Filler is only half-right in calling my Fallingwater Rising “inexplicably well-received.” Well received it demonstrably was: even in your pages, Michael Kimmelman [“The Dreams of Frank Lloyd Wright,” August 11, 2005] cited “Franklin Toker’s very fine Fallingwater Rising: Frank Lloyd Wright, E.J. Kaufmann, and America’s Most Extraordinary House.” Hundreds of other reviewers praised it, too: Janet Maslin acclaimed it in her New York Times review, then again in the Times as one of the notable books of 2003—a judgment she then repeated on CBS’s Sunday Morning. Thousands of readers demanded five different printings of the book from Knopf. At 406 pages of scholarly text and 55 pages of small-print source notes, Fallingwater Rising is demanding reading, but it has become a classic of art history nonetheless.

Your readers deserve an apology from the NYR editors who allowed such irresponsible charges onto your pages, and a retraction and correction from Martin Filler.

Franklin Toker
Professor of the History of Art and Architecture
University of Pittsburgh
Past President Society of Architectural Historians
Pittsburgh, Pennsylvania

Martin Filler replies:

I am somewhat puzzled by Professor Toker’s complaint, not least because his Fallingwater Rising acknowledges that “in 1986 I gave a lecture at Columbia University that proposed E.J. Kaufmann Sr. as a major force—maybe the major force—behind Fallingwater.
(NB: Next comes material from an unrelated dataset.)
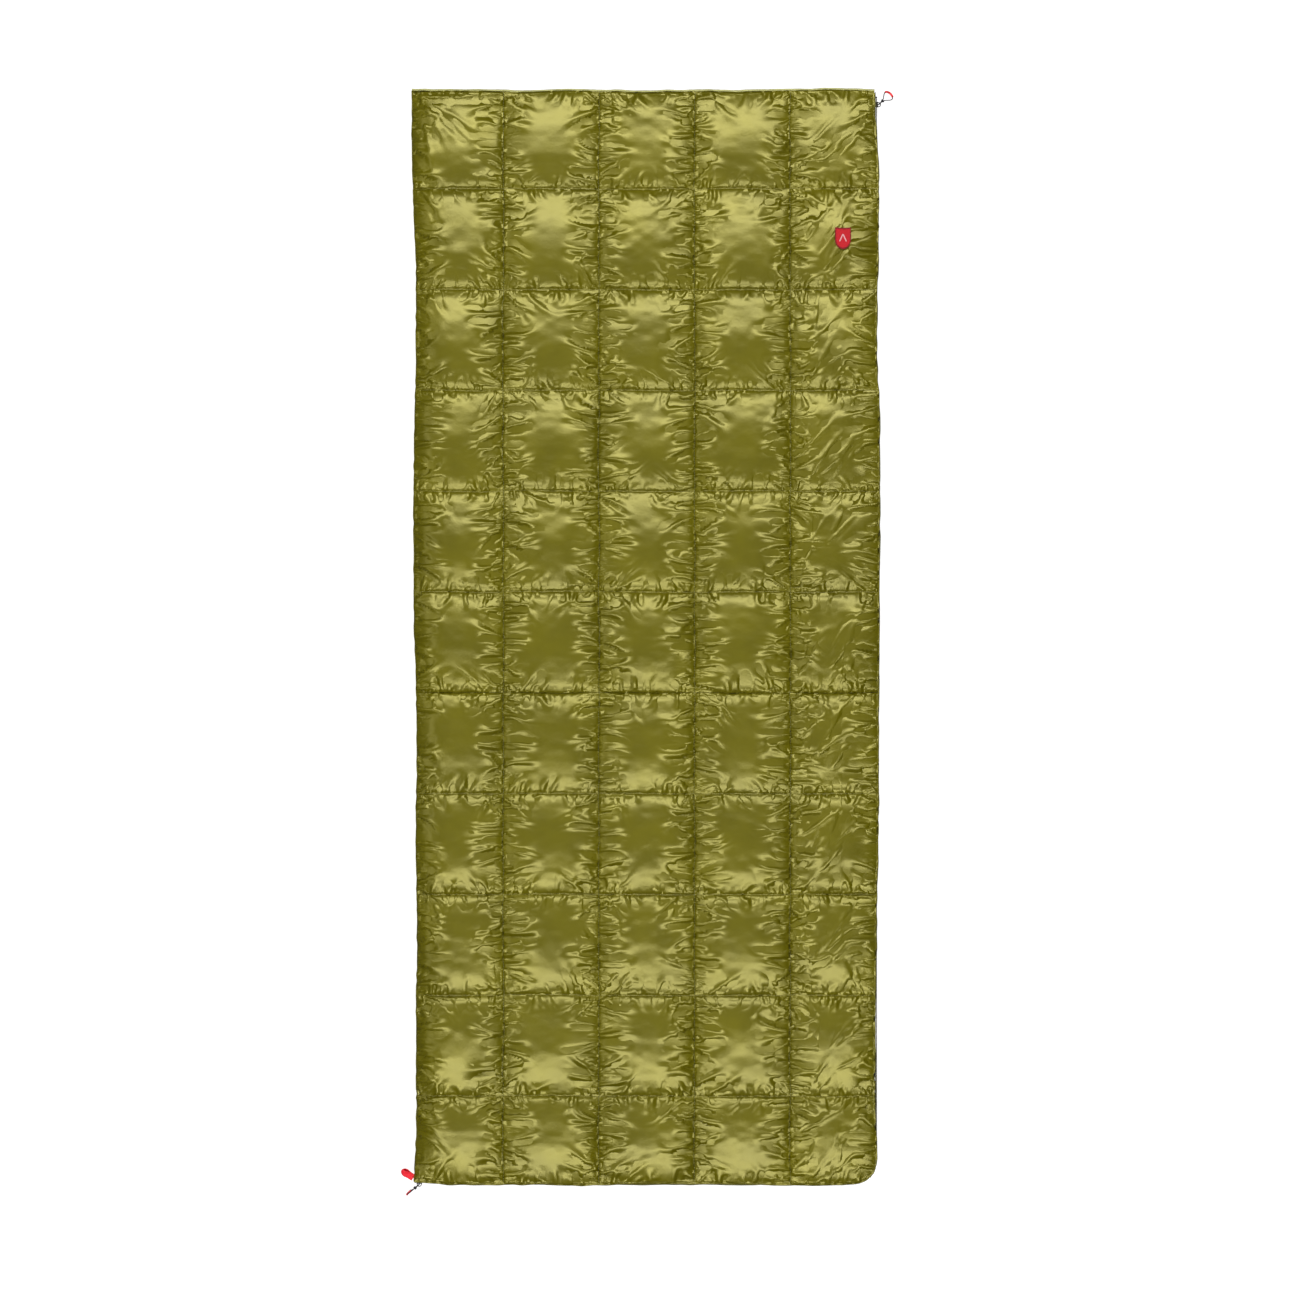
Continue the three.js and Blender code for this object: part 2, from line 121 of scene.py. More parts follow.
def add_lights():
    """Two long soft boxes over the head and the foot, which the glossy cloth mirrors, a weaker one on
    the fold's side, and a dim sky."""
    add_area_light("head_box", (0.0, 1.75, 2.6), (0, 0.4, 0), (3.8, 0.9), 118)
    add_area_light("foot_box", (0.0, -1.75, 2.6), (0, -0.4, 0), (3.8, 0.9), 100)
    add_area_light("fold_box", (-2.6, 0.0, 1.75), (-0.4, 0, 0), (2.6, 0.8), 14)
    world = bpy.data.worlds.new("studio")
    world.use_nodes = True
    world.node_tree.nodes["Background"].inputs["Color"].default_value = (1, 1, 1, 1)
    world.node_tree.nodes["Background"].inputs["Strength"].default_value = 0.015
    bpy.context.scene.world = world
    bpy.context.scene.view_settings.view_transform = "Standard"


# ---- Mesh helpers ----
def mesh_piece(name, vertices, quads, material, caps=()):
    """An object from vertices, four-cornered faces, and any faces with other numbers of corners."""
    vertices = np.asarray(vertices, np.float32).reshape(-1, 3)
    quads = np.asarray(quads, np.int32).reshape(-1, 4)
    corners = np.concatenate([quads.ravel(), *(np.asarray(cap, np.int32) for cap in caps)])
    sizes = np.array([4] * len(quads) + [len(cap) for cap in caps], np.int32)
    mesh = bpy.data.meshes.new(name)
    mesh.vertices.add(len(vertices))
    mesh.vertices.foreach_set("co", vertices.ravel())
    mesh.loops.add(len(corners))
    mesh.loops.foreach_set("vertex_index", corners)
    mesh.polygons.add(len(sizes))
    mesh.polygons.foreach_set("loop_start", np.concatenate([[0], np.cumsum(sizes)[:-1]]).astype(np.int32))
    mesh.polygons.foreach_set("loop_total", sizes)
    mesh.update(calc_edges=True)
    mesh.validate()
    mesh.materials.append(material)
    mesh.shade_smooth()
    piece = bpy.data.objects.new(name, mesh)
    bpy.context.collection.objects.link(piece)
    return piece


def grid_faces(rows, columns, close_columns=False, close_rows=False):
    """Quads of a grid of vertices, stored row by row. Its columns or rows can close on themselves."""
    r, c = np.meshgrid(
        np.arange(rows - (not close_rows)), np.arange(columns - (not close_columns)), indexing="ij"
    )
    r, c = r.ravel(), c.ravel()
    next_r, next_c = (r + 1) % rows, (c + 1) % columns
    corners = [r * columns + c, r * columns + next_c, next_r * columns + next_c, next_r * columns + c]
    return np.stack(corners, 1)


def grid_rim(index):
    """The vertices round a grid, anticlockwise."""
    return np.concatenate([index[0, :-1], index[:-1, -1], index[-1, :0:-1], index[:0:-1, 0]])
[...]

Kaufmann Jr., who sponsored the lecture, was annoyed at my revisionist reading of his father, and he soon cut off communication between us.”

I attended that symposium and ever since have believed that Professor Toker’s presentation referred to the tragic death of Liliane Kaufmann, the wife of Kaufmann Sr. Although his letter makes no mention of that particular point in my article, I feel compelled to note that the typescript he proffers online as rebuttal evidence neither mentions her demise (from a lethal mixture of alcohol and barbiturates) nor terms it a suicide, as I wrote. I had hoped to verify my recollection to the contrary through tape recordings of the conference, but an archivist at Columbia’s Avery Architectural Library has informed me that none seem to exist. Absent that impartial documentation, I offer my apologies to Professor Toker.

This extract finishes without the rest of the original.